* **TASK INSTRUCTIONS**
Extract all lines that hold the string "Write".
***** DATA FOR PROCESSING *****
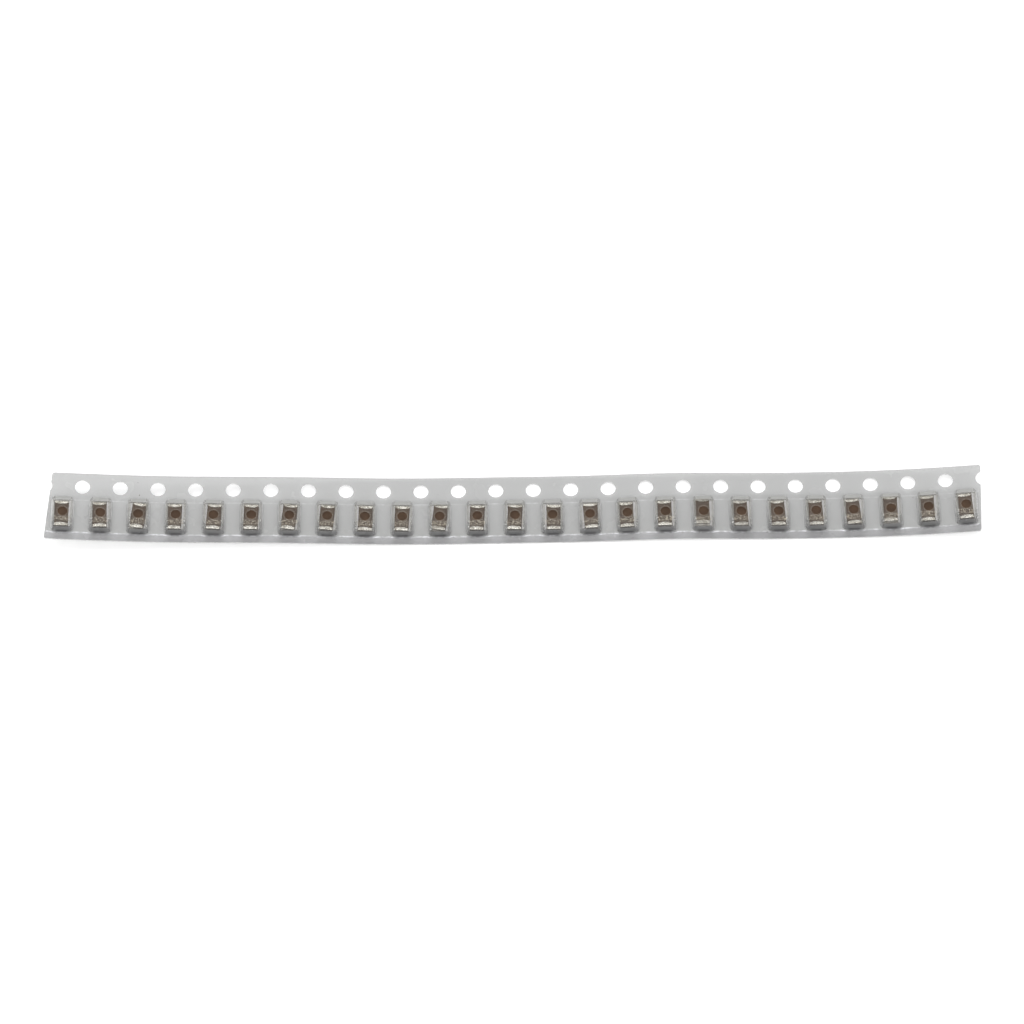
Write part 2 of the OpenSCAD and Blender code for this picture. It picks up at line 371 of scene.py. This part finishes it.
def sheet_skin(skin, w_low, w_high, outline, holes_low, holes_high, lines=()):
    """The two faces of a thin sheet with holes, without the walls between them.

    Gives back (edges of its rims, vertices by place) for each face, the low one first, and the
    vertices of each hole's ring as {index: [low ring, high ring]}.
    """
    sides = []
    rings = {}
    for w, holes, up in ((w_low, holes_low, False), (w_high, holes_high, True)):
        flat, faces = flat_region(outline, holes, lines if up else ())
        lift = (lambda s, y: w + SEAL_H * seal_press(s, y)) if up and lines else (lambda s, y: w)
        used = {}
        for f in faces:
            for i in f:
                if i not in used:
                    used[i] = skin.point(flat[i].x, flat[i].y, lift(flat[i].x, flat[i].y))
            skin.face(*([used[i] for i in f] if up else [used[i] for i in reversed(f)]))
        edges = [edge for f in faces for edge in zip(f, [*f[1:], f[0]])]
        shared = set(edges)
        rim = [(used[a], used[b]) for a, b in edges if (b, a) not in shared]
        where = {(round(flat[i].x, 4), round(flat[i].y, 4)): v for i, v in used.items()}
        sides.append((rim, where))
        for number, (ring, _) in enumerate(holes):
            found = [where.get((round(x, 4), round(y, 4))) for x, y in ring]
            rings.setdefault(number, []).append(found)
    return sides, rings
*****
***** DATA FOR PROCESSING *****
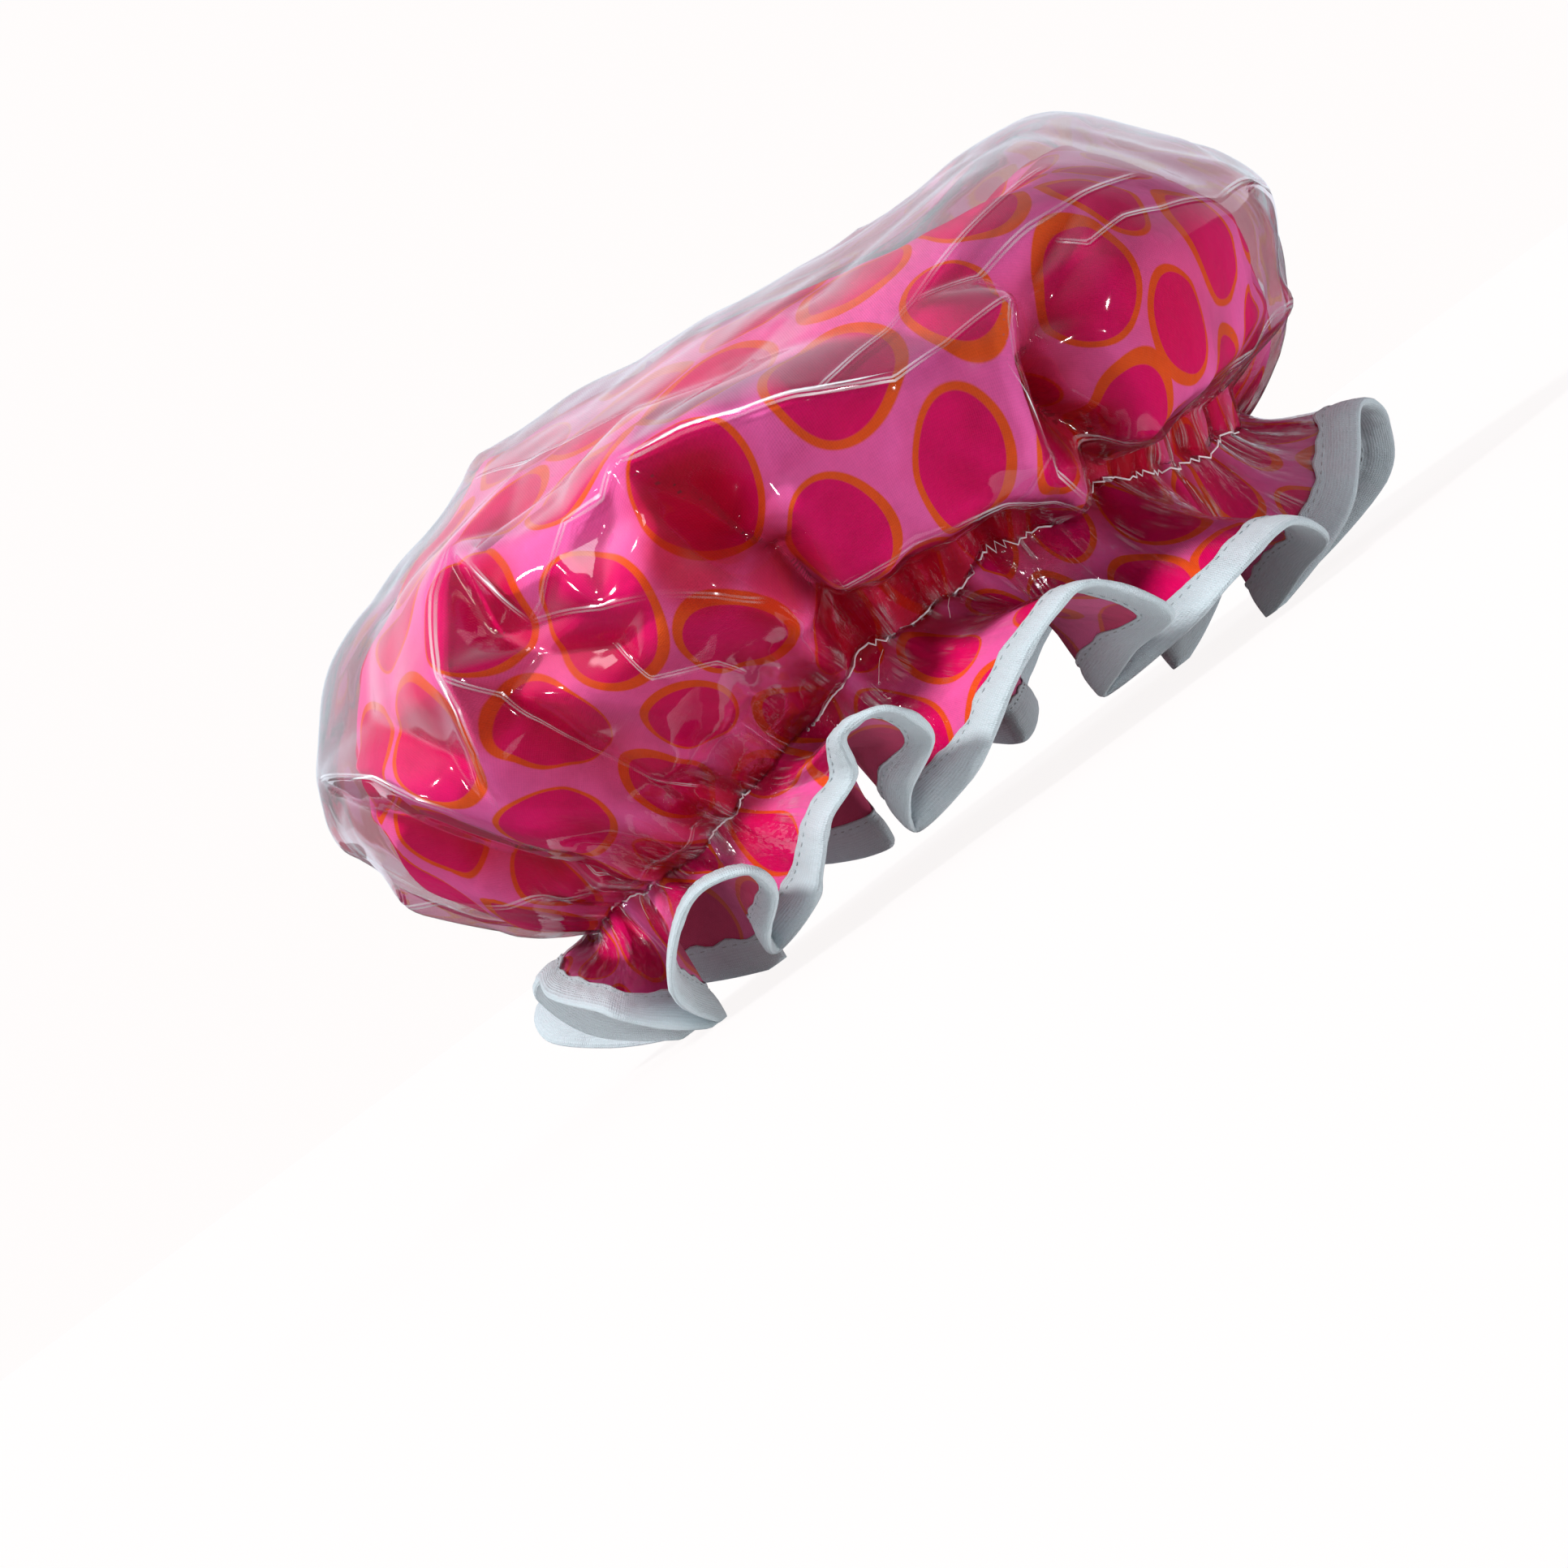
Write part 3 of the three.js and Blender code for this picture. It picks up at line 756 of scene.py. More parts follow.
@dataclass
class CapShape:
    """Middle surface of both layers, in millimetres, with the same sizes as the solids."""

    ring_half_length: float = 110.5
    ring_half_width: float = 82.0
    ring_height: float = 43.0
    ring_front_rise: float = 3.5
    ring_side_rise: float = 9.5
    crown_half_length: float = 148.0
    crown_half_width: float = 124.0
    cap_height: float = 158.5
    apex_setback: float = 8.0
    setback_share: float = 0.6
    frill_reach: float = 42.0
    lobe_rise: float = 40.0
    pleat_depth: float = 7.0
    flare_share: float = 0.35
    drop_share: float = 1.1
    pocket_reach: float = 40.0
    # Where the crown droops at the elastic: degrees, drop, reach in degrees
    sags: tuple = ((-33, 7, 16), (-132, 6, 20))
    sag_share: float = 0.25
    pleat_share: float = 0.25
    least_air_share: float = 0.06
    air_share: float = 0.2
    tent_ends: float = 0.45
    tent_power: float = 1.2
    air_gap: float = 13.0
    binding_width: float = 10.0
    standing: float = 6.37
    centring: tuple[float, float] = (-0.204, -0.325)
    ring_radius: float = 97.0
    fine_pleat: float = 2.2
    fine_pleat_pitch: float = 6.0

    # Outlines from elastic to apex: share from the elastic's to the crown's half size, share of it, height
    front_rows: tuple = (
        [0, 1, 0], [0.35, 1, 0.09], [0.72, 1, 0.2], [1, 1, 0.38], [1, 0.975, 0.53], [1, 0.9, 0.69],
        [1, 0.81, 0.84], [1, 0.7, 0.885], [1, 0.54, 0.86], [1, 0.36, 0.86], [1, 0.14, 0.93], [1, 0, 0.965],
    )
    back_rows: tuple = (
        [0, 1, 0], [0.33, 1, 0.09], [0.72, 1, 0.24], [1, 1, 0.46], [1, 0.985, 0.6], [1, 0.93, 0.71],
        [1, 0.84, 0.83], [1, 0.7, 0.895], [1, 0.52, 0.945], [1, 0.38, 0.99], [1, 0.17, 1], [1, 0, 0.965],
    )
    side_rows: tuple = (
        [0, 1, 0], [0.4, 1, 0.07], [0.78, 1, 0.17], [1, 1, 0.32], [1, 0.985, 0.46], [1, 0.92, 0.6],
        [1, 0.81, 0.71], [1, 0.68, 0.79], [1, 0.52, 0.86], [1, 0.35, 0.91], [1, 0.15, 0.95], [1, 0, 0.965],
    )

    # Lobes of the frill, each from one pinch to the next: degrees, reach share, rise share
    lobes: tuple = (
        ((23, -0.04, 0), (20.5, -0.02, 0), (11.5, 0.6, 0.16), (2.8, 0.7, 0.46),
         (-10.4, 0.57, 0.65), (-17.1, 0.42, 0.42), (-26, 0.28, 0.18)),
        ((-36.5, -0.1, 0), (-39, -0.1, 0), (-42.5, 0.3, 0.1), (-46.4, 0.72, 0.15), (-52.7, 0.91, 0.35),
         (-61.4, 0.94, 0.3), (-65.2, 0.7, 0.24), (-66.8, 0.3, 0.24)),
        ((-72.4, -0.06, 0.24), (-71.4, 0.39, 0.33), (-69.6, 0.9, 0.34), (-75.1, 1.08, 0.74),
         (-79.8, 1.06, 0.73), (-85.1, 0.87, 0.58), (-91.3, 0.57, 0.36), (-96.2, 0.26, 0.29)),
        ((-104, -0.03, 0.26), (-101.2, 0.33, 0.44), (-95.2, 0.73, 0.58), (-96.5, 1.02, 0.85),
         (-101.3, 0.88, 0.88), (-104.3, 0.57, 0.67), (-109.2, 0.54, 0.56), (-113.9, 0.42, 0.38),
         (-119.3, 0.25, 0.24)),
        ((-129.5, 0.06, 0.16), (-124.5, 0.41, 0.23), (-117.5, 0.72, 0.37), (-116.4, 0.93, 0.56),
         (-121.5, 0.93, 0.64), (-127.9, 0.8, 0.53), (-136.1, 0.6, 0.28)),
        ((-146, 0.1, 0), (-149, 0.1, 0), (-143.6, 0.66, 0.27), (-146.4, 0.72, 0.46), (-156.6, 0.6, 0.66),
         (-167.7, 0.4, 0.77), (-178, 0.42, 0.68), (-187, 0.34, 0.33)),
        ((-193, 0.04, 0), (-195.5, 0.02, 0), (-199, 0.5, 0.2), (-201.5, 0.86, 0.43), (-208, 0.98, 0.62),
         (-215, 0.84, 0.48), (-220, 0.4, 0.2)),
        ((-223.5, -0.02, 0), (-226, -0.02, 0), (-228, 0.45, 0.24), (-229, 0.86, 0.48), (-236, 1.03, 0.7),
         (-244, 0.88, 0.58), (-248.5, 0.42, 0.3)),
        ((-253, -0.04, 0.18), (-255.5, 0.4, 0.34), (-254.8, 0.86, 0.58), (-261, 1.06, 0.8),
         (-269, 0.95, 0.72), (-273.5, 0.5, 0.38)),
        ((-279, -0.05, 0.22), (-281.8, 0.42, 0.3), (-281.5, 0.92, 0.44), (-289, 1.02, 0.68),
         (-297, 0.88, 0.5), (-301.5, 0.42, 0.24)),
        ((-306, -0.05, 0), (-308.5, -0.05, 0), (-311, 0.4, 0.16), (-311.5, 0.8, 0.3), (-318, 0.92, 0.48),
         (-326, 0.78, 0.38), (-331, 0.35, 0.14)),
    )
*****
* **CORRECT OUTPUT**
Write part 2 of the OpenSCAD and Blender code for this picture. It picks up at line 371 of scene.py. This part finishes it.
Write part 3 of the three.js and Blender code for this picture. It picks up at line 756 of scene.py. More parts follow.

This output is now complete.